As I built my election experience, I was out and about endlessly in this riding. This riding is so large that it takes weeks to do a complete tour. In addition, I have worked with numerous councils and organizations for the past 36 years building relationships with small business, with labour, with First Nations chiefs. I have come to know my constituents and their issues. I work hard. Ask my staff. Ask my family.
When Jack Layton became the leader, I also knew him well as he had visited this riding both on official visits and also we spent time ‘hanging out’ canoeing and camping, and talking to my constituents. I ran in large part because he asked and persuaded me. He had a very solid understanding of this region’s peoples and concerns and this laid a great foundation upon which to discuss what he wanted me to do in the party.
On the issue of the long-gun registry, he was very clear. He told me that he did not agree with me concerning the long-gun registry, and that his public position would be counter to mine. He also told me that given that he understood that I came from a northern riding full of hunters and fishers, he would never force me to vote with him on this issue. And he allowed me to repeatedly promise our voters … over eight long years and four hard elections … that I would vote to end the registry.
Hunters, let us be clear, are major advocates for the safe and sensible use of firearms — however, they by and large do not understand how the simple act of registering a gun prevents crime, especially when they already are trained, tested, and licensed.
This is a difference of opinion. And this big difference of opinion does separate many northern voters from most southern voters. And it has helped us to lose rural Canadians. Have we counted the seats in Saskatchewan lately … the birthplace of the CCF? We all agree that using a gun against another human being is not acceptable. But do we really think that allowing two out of 103 NDP MPs to be “offside” on a registry on which we have NO approved party policy or platform (which was opposed by eight of the nine NDP MPs when it was passed in 1995!) would have cost us significant votes in Quebec, Vancouver, and Toronto? Jack understood that.
Jack Layton also recognized that he was dealing with a senior experienced regional leader as opposed to a 20-something with little or no experience in politics. So he assigned me jobs that he held dear, like environment and climate change.
Jack cared deeply about our planet — and asked me to champion Bill C-311, the Climate Change Accountability Act. My/our legislative assistant Andy Blair and I slaved tirelessly and successfully to sell C-311 to Canadians and Liberal MPs.
Out of 441 Private Member’s Bills last Parliament only four made it through the House!
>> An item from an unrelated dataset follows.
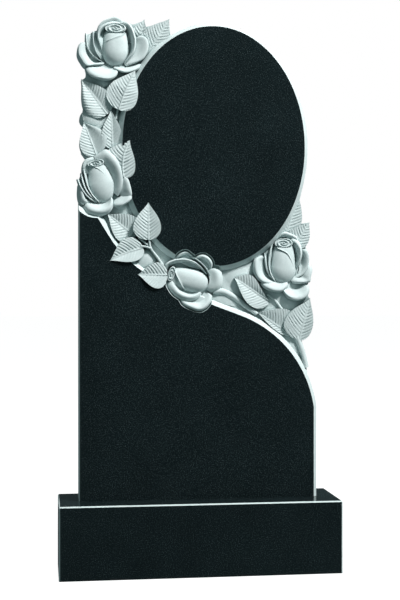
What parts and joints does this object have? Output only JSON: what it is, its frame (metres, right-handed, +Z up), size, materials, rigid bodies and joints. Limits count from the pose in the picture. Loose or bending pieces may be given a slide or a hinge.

I shepherded mine through three readings, long and brutal committee hearings and progress to the Senate for approval — where Harper managed to finally kill it with his new Senate majority.
This was a substantial achievement of which I am proud as it involved getting people from other parties to work together on an issue of importance to Canada and the world.
Jack also made me Small Business Critic. In the last election we made big gains in the GTA, in large part because the Toronto Star for the first time in history endorsed the NDP over the Liberals, and stated it was because of the Small Business Platform which as critic I crafted. For these achievements for the planet and the party am I to be ‘whipped’ instead of supported?
If the NDP is to represent a broad spectrum of Canadians, we must represent rural and northern cultures just as effectively as it represents southerners. We in Northern Ontario — and Manitoba, and Saskatchewan, and northern B.C., the Territories, and the rural Maritimes — have a long history of being ignored by southern politicians.
I need to be able to use my voice in the House to speak about northern and rural development and the lack thereof, the problems of remote reserves — totally ignored in the last federal budget despite the amount of attention that they received over the winter; issues of climate change, and chronic poverty that is endemic in much of Northern Ontario. I am becoming more and more experienced on energy and natural resource Policy. In our party’s current scramble to integrate issues of interest to the dense populations of southern Ontario, Vancouver and Quebec, I cannot allow the issues of my region to be ‘whipped’ into obscurity.
I have not left the NDP. But we need a good internal debate about the issue of whipping of northern and rural MPs. I urge that some sensitivity and flexibility is crucial. My own position is that we can still have a very well functioning party without it, and that if Thomas Mulcair really thinks about it, he will discover that he will be a better leader of a much bigger group of MPs if he leaves his whip behind.
I wish that I could be at the AGM to explain my rationale in person, to face hard questions and criticism, and to take responsibility for my actions. But it is not possible for me to attend. And perhaps it is better that unfettered discussion and democracy occur.
Many people have asked me if I am willing to reconsider my decision. I am willing to do that: to apologize, to accept MOST party discipline and drudgery, and I am willing to ask the riding association and Mr. Mulcair to let me resume my NDP seat.
First, there are things that I think are important. Especially, that Mr. Mulcair and the party realize that I and all NDP MPs need some flexibility to determine when to vote consistent with our professional discretion, or the clear wishes of our constituents. That believes in diversity in many areas, including opinion.
If the riding wanted a candidate and then an MP who would always think, say, and vote as the party dictates … then you did work for and elect the wrong man for your party.
I want to belong to the party that is proudly Democrat … and democratic.